● **Task prompt**: The required output consists solely of the lines from the top of the listing through the line containing "gate_edge_r = 1.0; // [0.4:0.1:1.6]", transcribed exactly.

-- START --

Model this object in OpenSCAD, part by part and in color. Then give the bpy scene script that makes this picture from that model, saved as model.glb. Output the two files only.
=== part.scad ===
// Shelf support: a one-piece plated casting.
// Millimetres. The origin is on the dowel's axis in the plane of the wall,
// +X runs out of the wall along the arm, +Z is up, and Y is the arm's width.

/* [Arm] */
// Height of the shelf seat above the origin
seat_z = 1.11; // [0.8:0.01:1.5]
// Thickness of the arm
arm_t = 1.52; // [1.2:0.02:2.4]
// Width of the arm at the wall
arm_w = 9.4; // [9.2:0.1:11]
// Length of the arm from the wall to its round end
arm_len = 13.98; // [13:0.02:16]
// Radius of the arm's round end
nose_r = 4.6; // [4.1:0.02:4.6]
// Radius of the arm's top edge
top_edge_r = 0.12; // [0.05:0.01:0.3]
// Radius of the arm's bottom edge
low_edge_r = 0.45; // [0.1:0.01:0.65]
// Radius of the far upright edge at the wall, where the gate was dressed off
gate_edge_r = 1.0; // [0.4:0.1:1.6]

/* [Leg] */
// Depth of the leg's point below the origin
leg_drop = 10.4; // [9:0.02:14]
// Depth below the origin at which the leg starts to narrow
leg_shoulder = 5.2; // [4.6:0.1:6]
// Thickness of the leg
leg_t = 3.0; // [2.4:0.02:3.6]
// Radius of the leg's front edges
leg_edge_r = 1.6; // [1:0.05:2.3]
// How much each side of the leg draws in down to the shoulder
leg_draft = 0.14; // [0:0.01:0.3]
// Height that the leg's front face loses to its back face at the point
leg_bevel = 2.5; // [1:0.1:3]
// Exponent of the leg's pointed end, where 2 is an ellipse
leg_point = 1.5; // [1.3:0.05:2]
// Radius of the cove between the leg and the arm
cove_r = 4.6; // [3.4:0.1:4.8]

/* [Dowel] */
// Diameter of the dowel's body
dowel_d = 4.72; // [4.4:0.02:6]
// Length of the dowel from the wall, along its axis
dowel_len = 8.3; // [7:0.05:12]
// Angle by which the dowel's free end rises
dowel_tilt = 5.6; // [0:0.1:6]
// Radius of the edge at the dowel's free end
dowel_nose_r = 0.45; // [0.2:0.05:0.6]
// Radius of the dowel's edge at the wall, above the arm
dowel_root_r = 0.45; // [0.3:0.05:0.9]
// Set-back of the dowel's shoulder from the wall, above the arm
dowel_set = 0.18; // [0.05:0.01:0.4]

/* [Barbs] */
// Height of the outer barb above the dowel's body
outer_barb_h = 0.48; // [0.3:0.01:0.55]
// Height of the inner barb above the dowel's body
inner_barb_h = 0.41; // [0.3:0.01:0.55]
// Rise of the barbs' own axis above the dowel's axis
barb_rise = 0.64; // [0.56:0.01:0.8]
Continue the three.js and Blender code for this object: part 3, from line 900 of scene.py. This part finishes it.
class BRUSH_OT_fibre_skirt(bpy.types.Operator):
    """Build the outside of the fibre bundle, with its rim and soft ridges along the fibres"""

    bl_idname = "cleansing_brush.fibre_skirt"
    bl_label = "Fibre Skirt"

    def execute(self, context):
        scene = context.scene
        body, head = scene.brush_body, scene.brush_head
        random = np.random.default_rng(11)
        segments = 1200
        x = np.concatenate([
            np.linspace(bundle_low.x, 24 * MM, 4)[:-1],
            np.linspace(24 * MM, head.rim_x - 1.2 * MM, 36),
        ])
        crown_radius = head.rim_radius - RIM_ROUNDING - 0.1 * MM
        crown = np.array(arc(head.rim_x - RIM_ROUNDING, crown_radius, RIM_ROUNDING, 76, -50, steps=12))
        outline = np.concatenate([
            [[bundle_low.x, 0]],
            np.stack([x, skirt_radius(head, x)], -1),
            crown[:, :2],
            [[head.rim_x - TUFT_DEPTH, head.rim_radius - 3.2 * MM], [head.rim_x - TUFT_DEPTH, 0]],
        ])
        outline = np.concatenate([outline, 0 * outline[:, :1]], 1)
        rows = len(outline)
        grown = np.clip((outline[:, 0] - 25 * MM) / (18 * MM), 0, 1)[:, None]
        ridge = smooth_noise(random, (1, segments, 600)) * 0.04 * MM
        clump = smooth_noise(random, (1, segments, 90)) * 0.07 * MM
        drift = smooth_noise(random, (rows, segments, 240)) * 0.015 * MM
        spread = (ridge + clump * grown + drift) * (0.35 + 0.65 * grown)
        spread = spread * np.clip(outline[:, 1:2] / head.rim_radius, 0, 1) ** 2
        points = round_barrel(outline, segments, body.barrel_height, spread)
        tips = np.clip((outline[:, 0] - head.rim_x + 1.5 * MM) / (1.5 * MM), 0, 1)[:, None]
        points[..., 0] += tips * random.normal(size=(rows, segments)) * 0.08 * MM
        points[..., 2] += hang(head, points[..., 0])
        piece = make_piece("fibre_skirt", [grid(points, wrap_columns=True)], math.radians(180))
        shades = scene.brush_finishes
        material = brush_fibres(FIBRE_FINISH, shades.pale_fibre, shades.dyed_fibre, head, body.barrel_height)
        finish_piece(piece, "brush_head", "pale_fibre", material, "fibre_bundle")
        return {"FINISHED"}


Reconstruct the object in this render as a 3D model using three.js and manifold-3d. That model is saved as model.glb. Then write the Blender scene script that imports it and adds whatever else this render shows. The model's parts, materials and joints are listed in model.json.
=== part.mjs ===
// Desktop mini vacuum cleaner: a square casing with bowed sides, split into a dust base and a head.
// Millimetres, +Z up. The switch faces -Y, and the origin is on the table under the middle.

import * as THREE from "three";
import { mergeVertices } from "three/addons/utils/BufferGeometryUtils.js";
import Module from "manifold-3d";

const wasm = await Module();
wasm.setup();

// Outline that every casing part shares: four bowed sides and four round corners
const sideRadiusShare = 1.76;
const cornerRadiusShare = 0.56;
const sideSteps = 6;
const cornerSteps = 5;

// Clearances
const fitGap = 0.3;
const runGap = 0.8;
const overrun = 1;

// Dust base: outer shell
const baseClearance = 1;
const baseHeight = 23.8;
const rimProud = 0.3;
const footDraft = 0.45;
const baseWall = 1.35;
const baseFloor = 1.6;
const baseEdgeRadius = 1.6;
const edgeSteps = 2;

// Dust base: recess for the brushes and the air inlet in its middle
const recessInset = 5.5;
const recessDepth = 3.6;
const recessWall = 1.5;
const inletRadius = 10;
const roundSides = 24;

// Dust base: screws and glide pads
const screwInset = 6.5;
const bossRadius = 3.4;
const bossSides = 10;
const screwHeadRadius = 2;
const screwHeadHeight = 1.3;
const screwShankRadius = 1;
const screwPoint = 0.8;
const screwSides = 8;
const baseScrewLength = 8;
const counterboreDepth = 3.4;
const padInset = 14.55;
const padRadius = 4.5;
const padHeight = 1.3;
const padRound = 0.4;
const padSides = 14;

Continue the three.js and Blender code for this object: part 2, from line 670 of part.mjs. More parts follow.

-- END --

● **Result for this exercise**:
Model this object in OpenSCAD, part by part and in color. Then give the bpy scene script that makes this picture from that model, saved as model.glb. Output the two files only.
=== part.scad ===
// Shelf support: a one-piece plated casting.
// Millimetres. The origin is on the dowel's axis in the plane of the wall,
// +X runs out of the wall along the arm, +Z is up, and Y is the arm's width.

/* [Arm] */
// Height of the shelf seat above the origin
seat_z = 1.11; // [0.8:0.01:1.5]
// Thickness of the arm
arm_t = 1.52; // [1.2:0.02:2.4]
// Width of the arm at the wall
arm_w = 9.4; // [9.2:0.1:11]
// Length of the arm from the wall to its round end
arm_len = 13.98; // [13:0.02:16]
// Radius of the arm's round end
nose_r = 4.6; // [4.1:0.02:4.6]
// Radius of the arm's top edge
top_edge_r = 0.12; // [0.05:0.01:0.3]
// Radius of the arm's bottom edge
low_edge_r = 0.45; // [0.1:0.01:0.65]
// Radius of the far upright edge at the wall, where the gate was dressed off
gate_edge_r = 1.0; // [0.4:0.1:1.6]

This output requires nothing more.